For her next big clip I'd probably sedate her fully, then hopefully over time downgrade this to domosedan gel, then sedalin then hopefully nothing. In the interim try just taking cat hairs off with the trimmer non-doped etc.


----------



## Patterdale (7 October 2013)

Twitching is not cruel or painful but should never be done for more than 10 mins or so. 
I've clipped hundreds of horses as it used to be a large part of my work. I would routinely twitch to finish the head but never for a whole body.  

You need to sedate her, it won't harm her, she won't know, she will just remember standing still and being calm, as chestnut cob says. 

If I go to clip a horse who's too nervous to do at all I insist on sedation as I won't get myself kicked. 

If a horse has never been done before a good clipper should be able to do them without too much stress (the main body anyway) by being kind but businesslike. I did my extremely netvous 4 year old the other day.
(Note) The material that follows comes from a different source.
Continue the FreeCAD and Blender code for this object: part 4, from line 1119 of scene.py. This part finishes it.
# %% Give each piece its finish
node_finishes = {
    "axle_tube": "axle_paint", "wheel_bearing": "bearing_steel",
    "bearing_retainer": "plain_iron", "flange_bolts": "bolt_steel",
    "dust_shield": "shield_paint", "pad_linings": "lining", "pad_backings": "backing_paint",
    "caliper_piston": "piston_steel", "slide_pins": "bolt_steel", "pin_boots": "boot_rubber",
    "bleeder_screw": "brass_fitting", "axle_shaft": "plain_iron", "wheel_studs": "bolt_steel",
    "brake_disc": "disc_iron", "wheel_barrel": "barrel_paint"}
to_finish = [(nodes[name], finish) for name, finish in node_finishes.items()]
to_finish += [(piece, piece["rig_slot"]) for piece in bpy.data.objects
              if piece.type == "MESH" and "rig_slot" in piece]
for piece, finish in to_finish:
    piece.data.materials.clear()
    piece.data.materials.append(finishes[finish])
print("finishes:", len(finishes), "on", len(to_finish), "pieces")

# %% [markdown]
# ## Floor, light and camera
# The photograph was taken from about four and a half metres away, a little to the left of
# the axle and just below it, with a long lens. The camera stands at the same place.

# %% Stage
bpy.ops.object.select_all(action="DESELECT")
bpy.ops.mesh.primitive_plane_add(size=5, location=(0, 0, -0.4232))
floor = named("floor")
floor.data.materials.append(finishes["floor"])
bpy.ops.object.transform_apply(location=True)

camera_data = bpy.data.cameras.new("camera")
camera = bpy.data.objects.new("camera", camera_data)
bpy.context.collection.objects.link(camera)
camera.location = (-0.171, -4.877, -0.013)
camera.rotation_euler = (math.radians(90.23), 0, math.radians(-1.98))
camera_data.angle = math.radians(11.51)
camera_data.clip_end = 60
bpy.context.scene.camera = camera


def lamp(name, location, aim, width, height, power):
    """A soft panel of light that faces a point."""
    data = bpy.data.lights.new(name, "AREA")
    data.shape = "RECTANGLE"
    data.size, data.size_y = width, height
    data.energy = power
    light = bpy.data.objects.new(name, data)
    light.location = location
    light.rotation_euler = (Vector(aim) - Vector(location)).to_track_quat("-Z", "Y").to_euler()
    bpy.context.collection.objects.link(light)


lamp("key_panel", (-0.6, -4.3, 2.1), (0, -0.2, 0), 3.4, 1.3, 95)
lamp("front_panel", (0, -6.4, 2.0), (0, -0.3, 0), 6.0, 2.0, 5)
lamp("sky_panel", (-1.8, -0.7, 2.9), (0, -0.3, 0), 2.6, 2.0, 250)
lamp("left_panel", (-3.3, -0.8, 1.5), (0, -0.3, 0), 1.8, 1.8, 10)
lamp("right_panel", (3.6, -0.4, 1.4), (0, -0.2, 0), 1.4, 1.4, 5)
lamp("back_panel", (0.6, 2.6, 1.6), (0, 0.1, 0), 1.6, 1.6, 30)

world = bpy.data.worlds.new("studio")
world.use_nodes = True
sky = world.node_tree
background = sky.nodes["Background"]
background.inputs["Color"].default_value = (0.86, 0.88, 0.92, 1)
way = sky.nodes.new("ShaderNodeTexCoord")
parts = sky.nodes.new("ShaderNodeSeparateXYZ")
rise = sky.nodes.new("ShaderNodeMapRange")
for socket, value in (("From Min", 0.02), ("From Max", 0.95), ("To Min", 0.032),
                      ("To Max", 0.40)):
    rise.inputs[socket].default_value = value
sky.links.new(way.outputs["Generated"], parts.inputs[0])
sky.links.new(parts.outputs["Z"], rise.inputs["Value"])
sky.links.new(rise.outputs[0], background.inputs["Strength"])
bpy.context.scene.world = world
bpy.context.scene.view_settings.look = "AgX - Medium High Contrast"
He jumped around a bit when I first put the clippers on but I didn't switch them off and just got on with it. 

45 mins is far too long to twitch though, your clipper must have been a bit clueless.


----------



## Kallibear (7 October 2013)

Basically you pushed her too fast too quickly and she snapped. She didn't need a full clip. You could have done a smaller quicker easier clip instead of pushing her in the deepend.

Twitching isn't too bad. It's uncomfortable at most for them but can be very effective for many horses. It releases endorphins so they feel happy and mellow. If doesn't work on all horses buy can be very useful for those it does work on. 
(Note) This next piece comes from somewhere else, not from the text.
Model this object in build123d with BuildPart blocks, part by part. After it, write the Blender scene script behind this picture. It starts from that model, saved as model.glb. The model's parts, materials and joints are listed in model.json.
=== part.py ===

You've got the absolutely right approach now though.  Just keep using the clippers near and on her every single day until she relaxes. Talking and praising loudly can help as it maaks the sound a bit. She will eventually relax, it'll just take time.

If she's very receptive to being twitched then having someone holding her and squeezing and releasing her lip  in massage can also work well.


----------



## Black lab (8 October 2013)

Hi, I can understand why twitching appears rather a harsh method of quietening a horse, but it is honestly an effective and humane method of "natural" sedation, a soft piece of rope or braid is wrapped around the top lip, just below the nostrils and twisted to gently but firmly apply pressure on the underlying tissue which has the effect of producing an endorphin , which is the body's natural painkiller and sedative.  I have only had to use this method a couple of times but much preferred it to the alternative of having the horse knowing the dreaded (no offence!!) vet was waiting in the wings with the sedative, not to mention the expense.  A lot of old fashioned methods have been quite rightly judged outdated and/or ineffective or even inhumane, but as a genuine horse lover who cares very much for my animals' welfare and comfort, I am definitely in favour of twitching , even though it may take a bit of practice, regards,


----------



## Black lab (8 October 2013)

Have to agree with Kallibear, perhaps you rushed her re clipping, maybe just start off with a little bib clip? Then each week doing a little more, does she really need a full clip or can you just customise the clip style to suit her workload, type,environment,etc,  rather than going for the whole hog, traditional ?


----------



## cavalo branco (9 October 2013)

Just want to add that, having an impossible-to-clip horse myself, the sedative, Dormosedon (sp?) is one obtainable from your vet but is an oral gel. In my experience ACP and sedalin had little effect but this gel worked wonders. As your horse is now very upset it might be worth trying?? I would use it when you next want to do a body clip, not just a few bits that you could tidy up with trimmers using your desensitising approach. Hope that this helps


----------



## 9tails (9 October 2013)

You could also try her loose in your school or lunge pen if you have either.  I have an "impossible-to-clip-needs-sedation" horse who stands stock still if not tied, I clip her in a gated corral we have at the yard.  She dictates when we need a break by walking off and I give her 5 minutes before starting again, she generally walks back to me.  When tied she reared, struck out and kept spinning.


----------



## fatpiggy (9 October 2013)

I would keep going with the desensitisation. Plus ask yourself what is the absolute minimum clip you could have, at least for the time being.  I used to do a lowish trace clip on my girl who had a coat like a mammoth, and she was perfectly comfortable at all paces including gallop with that.  Twitching isn't cruel but must be done correctly.  It mimics what predators do in the wild when they grab a zebra or whatever by the muzzle to subdue them.  My girl had to be twitched in order to do head xrays at Leahurst because her old head-shyness came back with the stress of it all and she wouldn't have the plates anywhere near her, let alone an inch from her face.


----------